* _TASK STATEMENT_
Which lines come from the start of the records through the line that holds "first[after], second[after], second[step]))"? Write them out word for word.

3D code data:
--------------------------------------------------

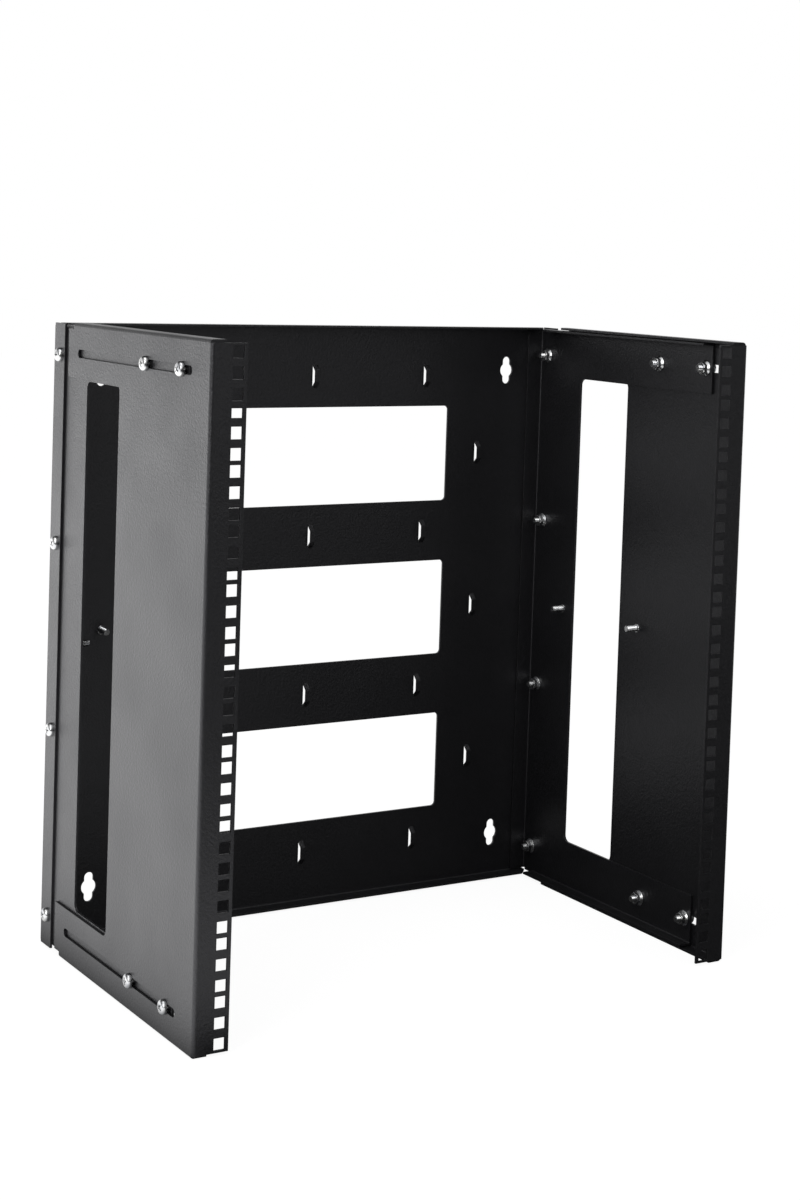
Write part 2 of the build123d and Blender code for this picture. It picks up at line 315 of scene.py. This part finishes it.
# Finishes
def powder_coat():
    """Black fine-texture powder coat, satin."""
    material, tree, shader = new_material("powder_coat")
    grain = noise(tree, scale=440.0, detail=2.0, roughness=0.7)
    powder = noise(tree, scale=1300.0, detail=2.0)
    patches = noise(tree, scale=14.0, detail=2.0)
    tree.links.new(two_tones(tree, grain, COAT_DARK, COAT_LIGHT), shader.inputs["Base Color"])
    tree.links.new(remap(tree, patches, *COAT_ROUGHNESS), shader.inputs["Roughness"])
    normal = bump(tree, powder, COAT_POWDER_HEIGHT, 1.0, rounded_edges(tree, COAT_EDGE))
    normal = bump(tree, grain, COAT_GRAIN_HEIGHT, 1.0, normal)
    tree.links.new(normal, shader.inputs["Normal"])
    shader.inputs["Specular IOR Level"].default_value = COAT_SPECULAR
    shader.inputs["Specular Tint"].default_value = COAT_SPECULAR_TINT
    return material


def zinc_plate():
    """Bright zinc plating with fine handling marks."""
    material, tree, shader = new_material("zinc")
    marks = noise(tree, scale=900.0, detail=4.0, roughness=0.65)
    cloud = noise(tree, scale=160.0, detail=2.0)
    tree.links.new(two_tones(tree, cloud, ZINC_DARK, ZINC_LIGHT), shader.inputs["Base Color"])
    tree.links.new(remap(tree, marks, *ZINC_ROUGHNESS), shader.inputs["Roughness"])
    normal = bump(tree, marks, ZINC_MARK_HEIGHT, ZINC_MARK_STRENGTH, rounded_edges(tree, ZINC_EDGE))
    tree.links.new(normal, shader.inputs["Normal"])
    shader.inputs["Metallic"].default_value = 1.0
    return material


# Shapes of the hardware, each with its bearing face at z = 0
def ring(mesh, radius, z):
    """Ring of points whose radius and height may depend on the angle."""
    points = []
    for step in range(TURN_STEPS):
        angle = 2 * math.pi * step / TURN_STEPS
        r = radius(angle) if callable(radius) else radius
        height = z(angle) if callable(z) else z
        points.append(mesh.verts.new((r * math.cos(angle), r * math.sin(angle), height)))
    return points


def join_rings(mesh, first, second):
    """Band of faces between two rings."""
    count = len(first)
    for step in range(count):
        after = (step + 1) % count
        mesh.faces.new((first[step], first[after], second[after], second[step]))


def lathe(mesh, profile, close=False):
    """Solid of revolution through (radius, z) pairs, with its ends closed, or joined to each other."""
    rings = [ring(mesh, radius, z) for radius, z in profile]
    for first, second in zip(rings, rings[1:]):
        join_rings(mesh, first, second)
    if close:
        join_rings(mesh, rings[-1], rings[0])
    else:
        mesh.faces.new(reversed(rings[0]))
        mesh.faces.new(rings[-1])


def thread(mesh, start, end):
    """Closed threaded rod from one height to another, with chamfered ends."""
    crest, root = THREAD / 2, THREAD_ROOT / 2
    half_pitch = PITCH / 2
    rows = int(round((end - start) / half_pitch))
    columns = []
    for step in range(TURN_STEPS + 1):
        lead = PITCH * step / TURN_STEPS
        angle = 2 * math.pi * step / TURN_STEPS
        column = []
        for row in range(-SPARE_ROWS, rows + SPARE_ROWS + 1):
            z = min(max(start + row * half_pitch + lead - half_pitch / 2, start), end)
            r = crest if row % 2 else root
            r = min(r, root + (z - start) * THREAD_END_SLOPE, root + (end - z) * THREAD_END_SLOPE)
            column.append(mesh.verts.new((r * math.cos(angle), r * math.sin(angle), z)))
        columns.append(column)
    for first, second in zip(columns, columns[1:]):
        for row in range(len(first) - 1):
            mesh.faces.new((first[row], second[row], second[row + 1], first[row + 1]))
    bmesh.ops.remove_doubles(mesh, verts=mesh.verts, dist=WELD)
    bmesh.ops.dissolve_degenerate(mesh, edges=mesh.edges, dist=WELD)
    open_edges = [edge for edge in mesh.edges if edge.is_boundary]
    bmesh.ops.holes_fill(mesh, edges=open_edges, sides=0)


def finished(mesh, name):
    """Mesh data from a bmesh, which is freed, with its normals outward."""
    bmesh.ops.recalc_face_normals(mesh, faces=mesh.faces)
    data = bpy.data.meshes.new(name)
    mesh.to_mesh(data)
    mesh.free()
    return data


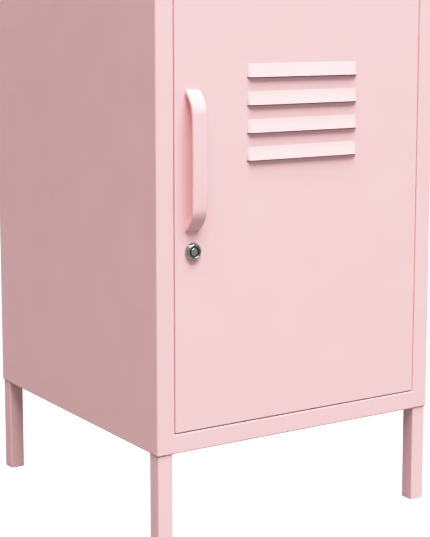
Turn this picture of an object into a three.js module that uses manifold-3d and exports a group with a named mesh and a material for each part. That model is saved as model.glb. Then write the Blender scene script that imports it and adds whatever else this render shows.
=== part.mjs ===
// A small steel locker cabinet on four square legs: one door hinged on the right, with four
// pressed louvres, a bow handle and a tubular cam lock, and one shelf inside.
// Millimetres, +Z up. The origin is on the floor under the middle of the object's outline,
// handle and back screws included. The door faces -Y.
import * as THREE from "three";
import { mergeVertices } from "three/addons/utils/BufferGeometryUtils.js";
import { ConvexGeometry } from "three/addons/geometries/ConvexGeometry.js";
import Module from "manifold-3d";

// ---- Driving dimensions -------------------------------------------------------------------
const WIDTH = 380;
const DEPTH = 400; // front face to back face, without handle and screw heads
const HEIGHT = 700;
const LEG_HEIGHT = 115.6;
const SHEET = 0.8; // every panel is folded from this sheet
const SEAM = 0.3; // gap between pieces that touch

const FRAME_FACE = 21.7; // width of the front frame around the opening
const REBATE = 21; // depth of the opening that the door closes into
const STOP = 10; // width of the flange behind the door's edge
const SKIRT = 24; // depth of the frame's foot under the bottom panel
const LID_FLANGE = 18;
const SIDE_FOOT = 25; // width of the side panel's fold over the legs
const BACK_RETURN = 18;
const FLOOR_FLANGE = 12;

const LEG_SIZE = 18.6; // square tube
const LEG_WALL = 1.2;
const LEG_INSET = 1.4; // from the side face and from the front or back face
const LEG_CAP = 5; // welded and tapped plate that closes the tube's top
const FOOT_PAD = 3;
const FOOT_PLUG = 12;
const BOLT_R = 3;
const BOLT_HEAD_R = 6;
const BOLT_HEAD = 4;

const DOOR_GAP = 1.1;
const DOOR_THICK = 15;
const DOOR_LIP = 10;

const LOUVRE_COUNT = 4;
const LOUVRE_PITCH = 30.2;
const LOUVRE_WIDTH = 150;
const LOUVRE_RISE = 15; // height of a hood
const LOUVRE_REACH = 4.2; // how far a hood's lip stands out
const LOUVRE_END = 4.5; // how far the ends of a hood lean in
const LOUVRE_SLOT = 1.2; // height of the slot cut in the sheet under a lip
const LOUVRE_TOP_LIP = 521.5; // height of the highest hood's lip

const HANDLE_LOW = 359;
const HANDLE_HIGH = 510;
const HANDLE_WIDTH = 17.5;
const HANDLE_X = -145.5;
const HANDLE_REACH = 16.8;
const HANDLE_BOW = 0.8; // the part of the reach that is the grip's bow
const HANDLE_STRAP = 3;
const HANDLE_SLOPE = 26; // height over which the strap comes out from the door
const HANDLE_FOOT = 5.2; // height of the strap's end on the door
const HANDLE_SCREW_Z = 3.2; // the fixing screws, in from the handle's ends
const HANDLE_SCREW_R = 1.25;
const HANDLE_SCREW_HEAD_R = 2.6;

const LOCK_X = -145;
const LOCK_Z = 336.5;
const LOCK_BEZEL_R = 10;
const LOCK_PROUD = 4.5;
const BEZEL_SLOPE = [[0, 3.6], [0.9, 1.8], [1.7, 0.4], [2.2, 0]]; // [in from the rim, behind the front]
const LOCK_SHANK_R = 8;
const LOCK_PLUG_R = 6.5;
const LOCK_LONG = 20; // length of the shank behind the front face
const KEYWAY_R = 5.85; // the ring that a tubular key enters
const KEYWAY_DEEP = 5; // its floor, behind the front face
const POST_R = 4.05;
const CAM_FRONT = 22.5; // depth at which the cam turns, just behind the stop flange
const CAM_THICK = 2;
const CAM_REACH = 24;
const CAM_WIDTH = 14;

const PIN_R = 1.75; // hinge pins at the door's two right-hand corners
const PIN_HEAD_R = 3;
const PIN_HEAD = 1.5;
const PIN_REACH = 7; // how far a pin goes into the door
const BUSH_R = 2.8;
const BUSH_FLANGE = 1.5; // its flange's width and thickness
const BUSH_LONG = 6;
const PIN_IN = 11; // hinge axis in from the door's right edge
const PIN_BACK = 4.2; // hinge axis behind the front face

const SHELF_TOP = 400;
const SHELF_EDGE = 18;
const SHELF_FRONT = 40;
const BRACKET_LONG = 40;
const BRACKET_ARM = 15;
const BRACKET_SHEET = 1.2;
const BRACKET_Y = { front: 70, back: 330 };

const SCREW_R = 2;
const SCREW_HEAD_R = 4;
const SCREW_HEAD = 1.6;
const BACK_SCREW_Z = { low: 150, middle: 408, high: 666 };
const BUMPER_Z = { lower: 190, upper: 620 };
const BUMPER_R = 4;
const BUMPER_STEM_R = 1.5;

const FRAME_FOLD = 14; // depth of the frame's side folds, inside the side panels
const STIFFENER_X = 120;
const STIFFENER_HALF = 15; // half the channel's width, without its flanges
const STIFFENER_DEPTH = 10;
const STIFFENER_FLANGE = 10;
const STIFFENER_END = 20; // how far its ends stay from the door's ends

// ---- Derived places -----------------------------------------------------------------------
const SIDE = WIDTH / 2;
const INSET = SHEET + SEAM; // a fold that lies inside its neighbour's sheet
const BOTTOM = LEG_HEIGHT;
const FLOOR_Z = BOTTOM + 2 * INSET; // underside of the bottom panel
const FLOOR_X = SIDE - 2 * INSET;
const OPEN_X = SIDE - FRAME_FACE;
const OPEN_LOW = BOTTOM + FRAME_FACE;
const OPEN_HIGH = HEIGHT - FRAME_FACE;
const DOOR_X = OPEN_X - DOOR_GAP;
const DOOR_LOW = OPEN_LOW + DOOR_GAP;
const DOOR_HIGH = OPEN_HIGH - DOOR_GAP;
const LEG_X = SIDE - LEG_INSET - LEG_SIZE / 2;
const LEG_FRONT = LEG_INSET + LEG_SIZE / 2;
const LEG_TOP = BOTTOM - SEAM;
const HOLLOW = LEG_SIZE / 2 - LEG_WALL;
const PIN_X = DOOR_X - PIN_IN;
const BACK_SCREW_X = SIDE - BACK_RETURN / 2;
const CORNERS = {
  front_left: { x: -LEG_X, y: LEG_FRONT },
  front_right: { x: LEG_X, y: LEG_FRONT },
  back_left: { x: -LEG_X, y: DEPTH - LEG_FRONT },
  back_right: { x: LEG_X, y: DEPTH - LEG_FRONT },
};
const SIDES = { left: -1, right: 1 };
const OUTLINE_BACK = DEPTH + SEAM + SCREW_HEAD;
const BODY_Y = (HANDLE_REACH - OUTLINE_BACK) / 2; // centres the outline on the origin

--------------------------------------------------

* _FINAL ANSWER_
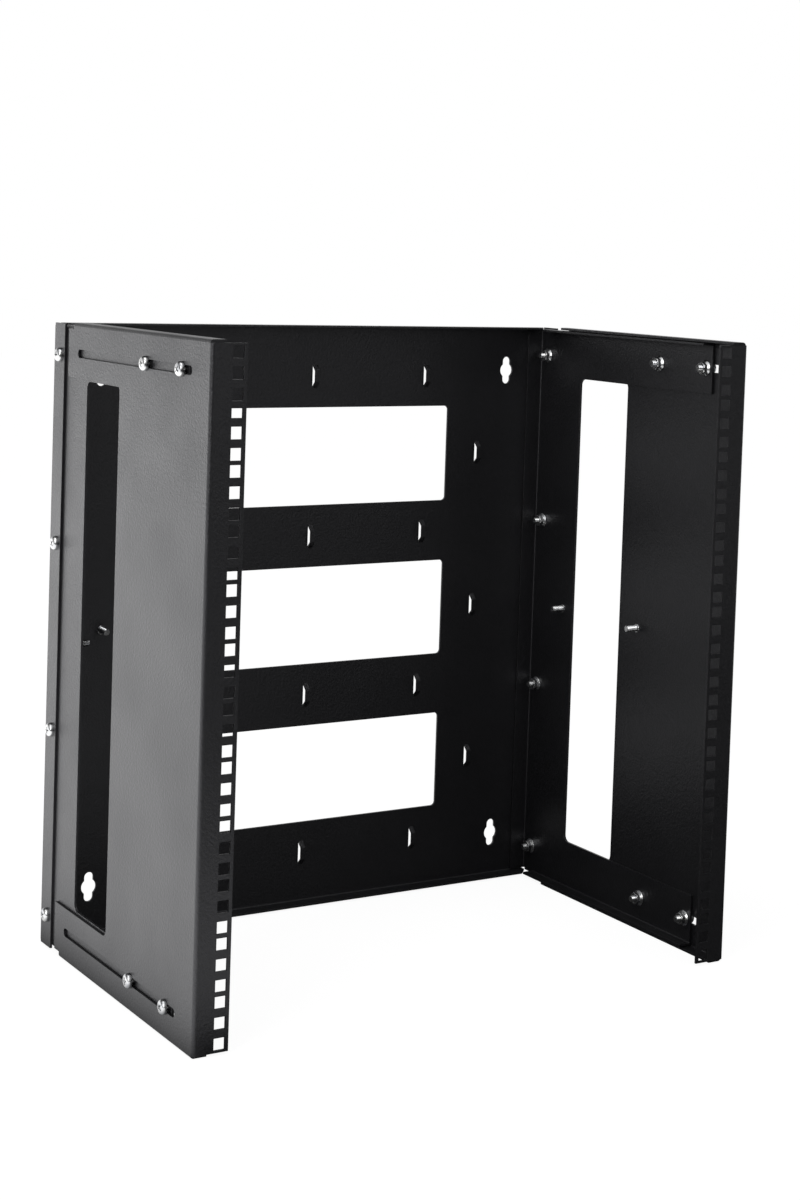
Write part 2 of the build123d and Blender code for this picture. It picks up at line 315 of scene.py. This part finishes it.
# Finishes
def powder_coat():
    """Black fine-texture powder coat, satin."""
    material, tree, shader = new_material("powder_coat")
    grain = noise(tree, scale=440.0, detail=2.0, roughness=0.7)
    powder = noise(tree, scale=1300.0, detail=2.0)
    patches = noise(tree, scale=14.0, detail=2.0)
    tree.links.new(two_tones(tree, grain, COAT_DARK, COAT_LIGHT), shader.inputs["Base Color"])
    tree.links.new(remap(tree, patches, *COAT_ROUGHNESS), shader.inputs["Roughness"])
    normal = bump(tree, powder, COAT_POWDER_HEIGHT, 1.0, rounded_edges(tree, COAT_EDGE))
    normal = bump(tree, grain, COAT_GRAIN_HEIGHT, 1.0, normal)
    tree.links.new(normal, shader.inputs["Normal"])
    shader.inputs["Specular IOR Level"].default_value = COAT_SPECULAR
    shader.inputs["Specular Tint"].default_value = COAT_SPECULAR_TINT
    return material


def zinc_plate():
    """Bright zinc plating with fine handling marks."""
    material, tree, shader = new_material("zinc")
    marks = noise(tree, scale=900.0, detail=4.0, roughness=0.65)
    cloud = noise(tree, scale=160.0, detail=2.0)
    tree.links.new(two_tones(tree, cloud, ZINC_DARK, ZINC_LIGHT), shader.inputs["Base Color"])
    tree.links.new(remap(tree, marks, *ZINC_ROUGHNESS), shader.inputs["Roughness"])
    normal = bump(tree, marks, ZINC_MARK_HEIGHT, ZINC_MARK_STRENGTH, rounded_edges(tree, ZINC_EDGE))
    tree.links.new(normal, shader.inputs["Normal"])
    shader.inputs["Metallic"].default_value = 1.0
    return material


# Shapes of the hardware, each with its bearing face at z = 0
def ring(mesh, radius, z):
    """Ring of points whose radius and height may depend on the angle."""
    points = []
    for step in range(TURN_STEPS):
        angle = 2 * math.pi * step / TURN_STEPS
        r = radius(angle) if callable(radius) else radius
        height = z(angle) if callable(z) else z
        points.append(mesh.verts.new((r * math.cos(angle), r * math.sin(angle), height)))
    return points


def join_rings(mesh, first, second):
    """Band of faces between two rings."""
    count = len(first)
    for step in range(count):
        after = (step + 1) % count
        mesh.faces.new((first[step], first[after], second[after], second[step]))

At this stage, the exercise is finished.